Damn, saya baru nyadar, siapa yang ngasih tau pacarnya, Ika, (belakangan baru saya tahu bahwa justru Ika yang mendapat kabar pertama kalau Ipong mendapat kecelakaan - ditelepon oleh Satpam rumah sakit. Meskipun dia nggak tau kalau Ipong meninggal).
Saya dan my partner menjenguk ke rumah duka di Cikini, cukup banyak teman kantor yang sudah datang, termasuk Bepe dan Mbak Lita. Brian, owner perusahaan, yang sedang kena demam berdarah juga dibela-belain datang.
"Ipong sedang dimandikan," kata Mbak Lita. Ipong pasti kelihatan gagah dengan setelan jasnya.
Terus terang, saya sendiri pada awalnya nggak bisa menentukan perasaan saya waktu awal-awal mendengar Ipong sudah meninggal. Belakangan, ketika saya dan my partner pulang dari Cikini, saya akhirnya menangis. Kehilangan. Beberapa sekelebatan kenangan Ipong melintas di benak saya.
"Panutan saya tuh kalau di PR ya mas roi," itu dia bilang. Padahal saya sendiri belum ada seujung kuku kalau di dunia PR.
Jujur, saya merasa marah karena ini nggak adil. Tapi marah sama siapa? Yang Maha Kuasa? Murtad dong.
Tapi saya masih berpendapat kalau ini nggak adil. Ipong, awak termuda di divisi kami, yang kemarin baru saja menentukan pilihan untuk tetap disini setelah mendapat tawaran dari mantan dosennya untuk bergabung dengan sebuah perusahaan, Ipong yang ganteng, yang masih punya banyak harapan, Ipong yang...
Tapi mungkin Yang Maha Kuasa punya kehendak lain. Saya teringat kutipannya Soe Hok Gie : berbahagialah mereka yang mati muda.
Ipong mungkin lebih bahagia di alam sana.

Friday, January 14, 2011

Blablabla

Postingan ini sebagian dibuat saat ngantri di KFC PVJ
Ini sindrom musiman yang sering muncul kalau saya ke Bandung, kota tempat saya dibesarkan,: sejuta pertanyaan 'what if', 'gimana kalo'.

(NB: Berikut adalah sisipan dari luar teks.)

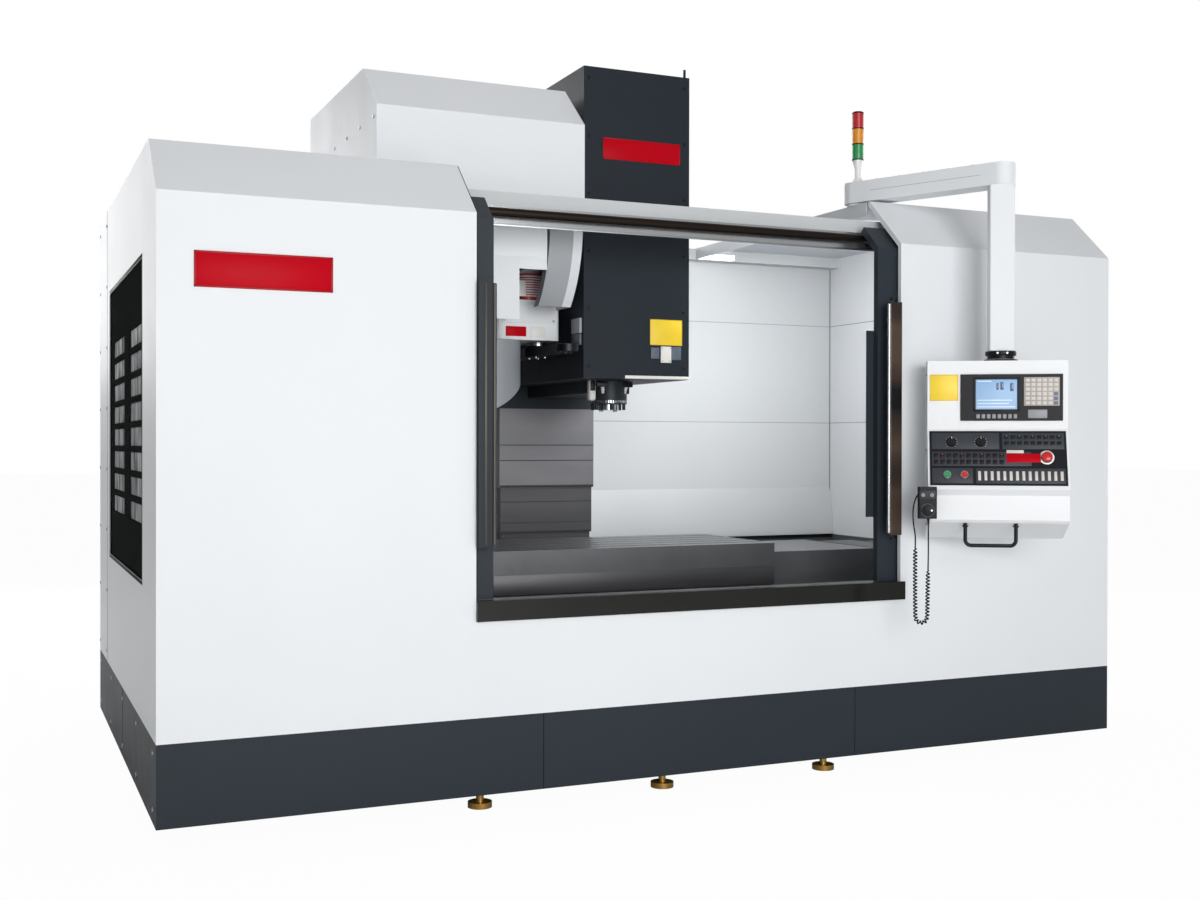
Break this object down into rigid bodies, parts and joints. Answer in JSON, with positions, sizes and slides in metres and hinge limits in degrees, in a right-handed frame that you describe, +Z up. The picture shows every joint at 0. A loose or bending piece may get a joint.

Salah satunya adalah: gimana kalo saya dulu nggak ngambil pekerjaan di Jakarta dan terus bekerja di sebuah radio siaran swasta, yang letaknya dekat dengan rumah orang tua saya itu?
Gimana jadinya kalo ternyata saya lebih memilih politeknik itu daripada institut ini?

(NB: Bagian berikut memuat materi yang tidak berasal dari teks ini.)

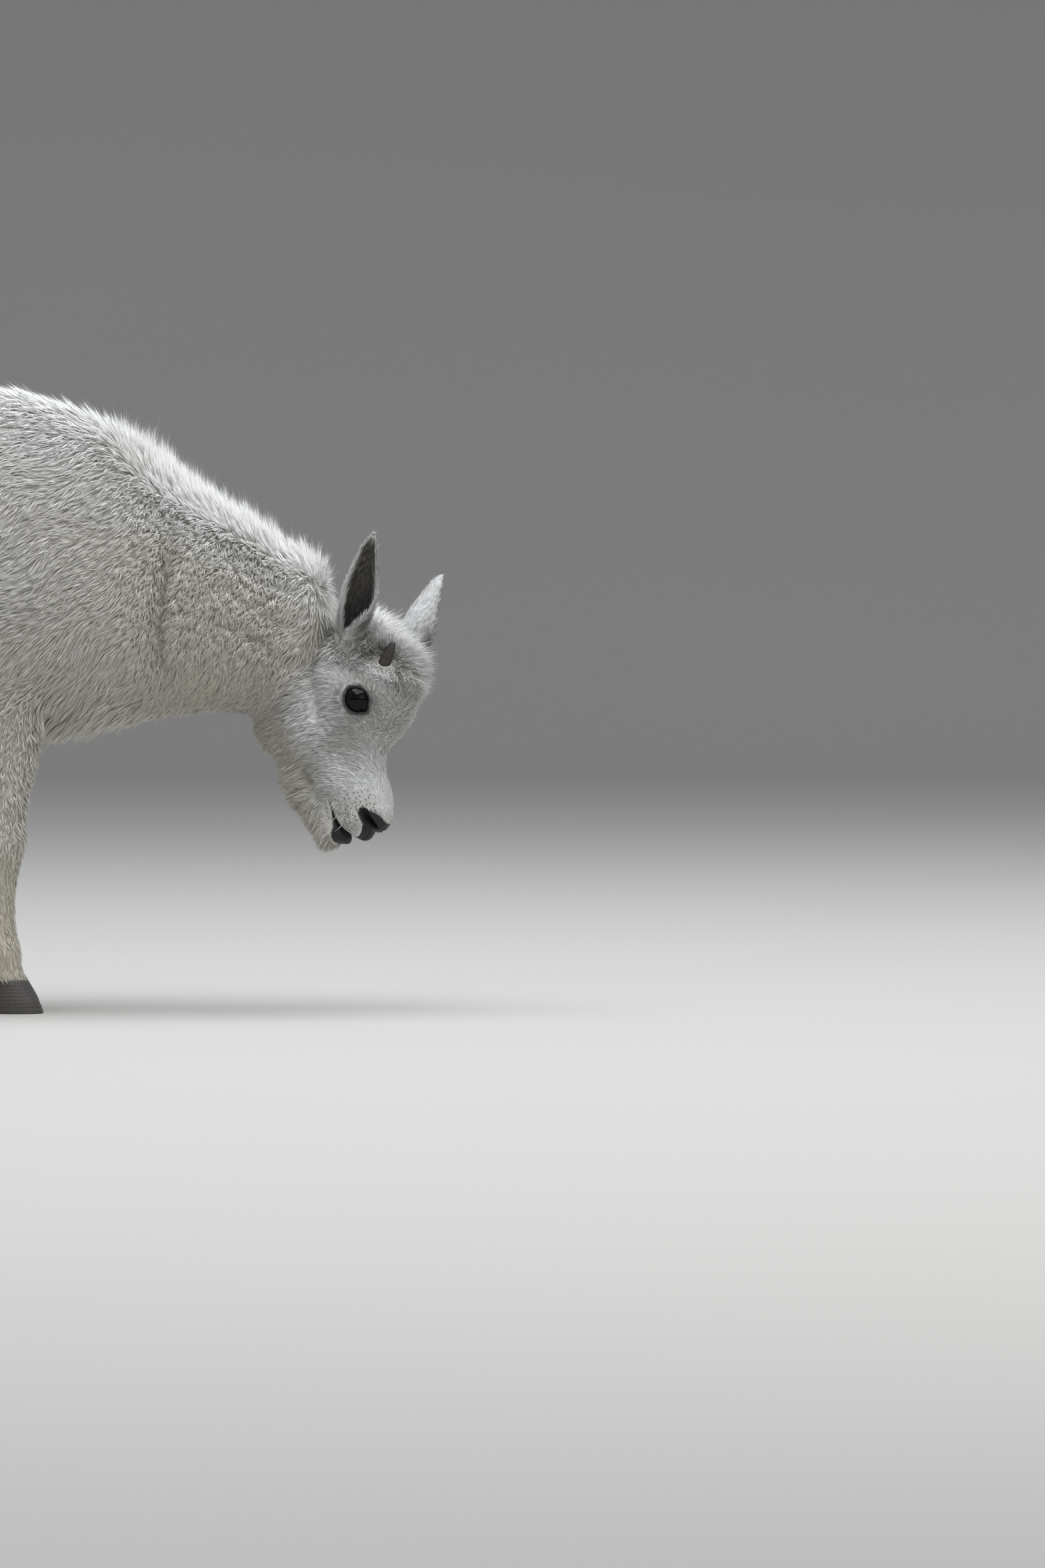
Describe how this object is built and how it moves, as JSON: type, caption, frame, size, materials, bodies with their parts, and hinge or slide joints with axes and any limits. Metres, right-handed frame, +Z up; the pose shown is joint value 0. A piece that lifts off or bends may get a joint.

Gimana jadinya kalo ternyata istri saya adalah orang yang sama-sama dibesarkan di Bandung juga?
Gimana jadinya dulu waktu kuliah, saya 100% kuliah dan tidak lirik kanan-kiri lalu ngambil kursus broadcasting?
Gimana jadinya kalo ternyata saya meng-iya-kan mantan yang mau balik lagi itu? *berasalaku*
Gimana jadinya kalo ternyata saya lebih menikmati 'dunia malam' di Bandung dg sering kelayapan sama temen yg anak geng itu?